- Born: April 23, 1980 (age 46) Portland, Oregon, US

= David Larsen =

American stage actor

David Larsen (born April 23, 1980) is an American stage actor. A 1998 graduate of Hillsboro High School, Larsen starred in many of its productions, including the title role in Joseph and the Amazing Technicolor Dreamcoat.

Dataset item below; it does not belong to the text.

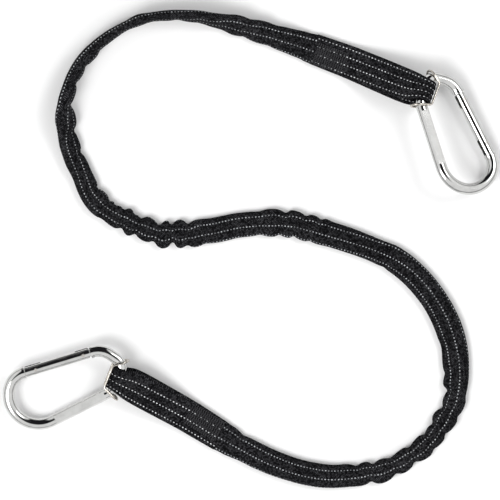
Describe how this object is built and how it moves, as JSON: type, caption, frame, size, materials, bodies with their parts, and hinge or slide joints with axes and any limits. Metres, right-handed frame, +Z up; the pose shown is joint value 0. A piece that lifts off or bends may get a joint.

Larsen attended Pittsburgh, Pennsylvania's Carnegie Mellon University and performed in nine shows. Afterward, he was a member of the ensemble for many off-Broadway productions including The Sound of Music and Seven Brides for Seven Brothers. Larsen eventually landed a three-episode spot on TV's Boston Public. This exposure helped lead to his casting as Riff in West Side Story, as well as the lead role of Bobby in the Broadway production Good Vibrations. In October 2008, he joined the company of Billy Elliot as a member of the ensemble while understudying the role of Tony. He briefly left the production in March 2011 for several weeks to take on the role of Tunny in American Idiot on Broadway, replacing actor Stark Sands. He stayed with the production until its April 24, 2011 closing. In 2013, Larsen finished his run with the new musical titled Hands on a Hardbody, which premiered at the La Jolla Playhouse in April. He played the role of veteran soldier Chris Alvaro. Larsen reprised his role when the show opened on Broadway, beginning previews on February 23, 2013. It ran for a total of twenty eight performances before closing in April. Later in 2014, Larsen joined the second national tour of The Book of Mormon, playing the role of Elder Kevin Price.

In 2018, Larsen joined the lineup of Under the Streetlamp, a vocal quartet otherwise consisting of alumni of the Chicago and touring productions of Jersey Boys.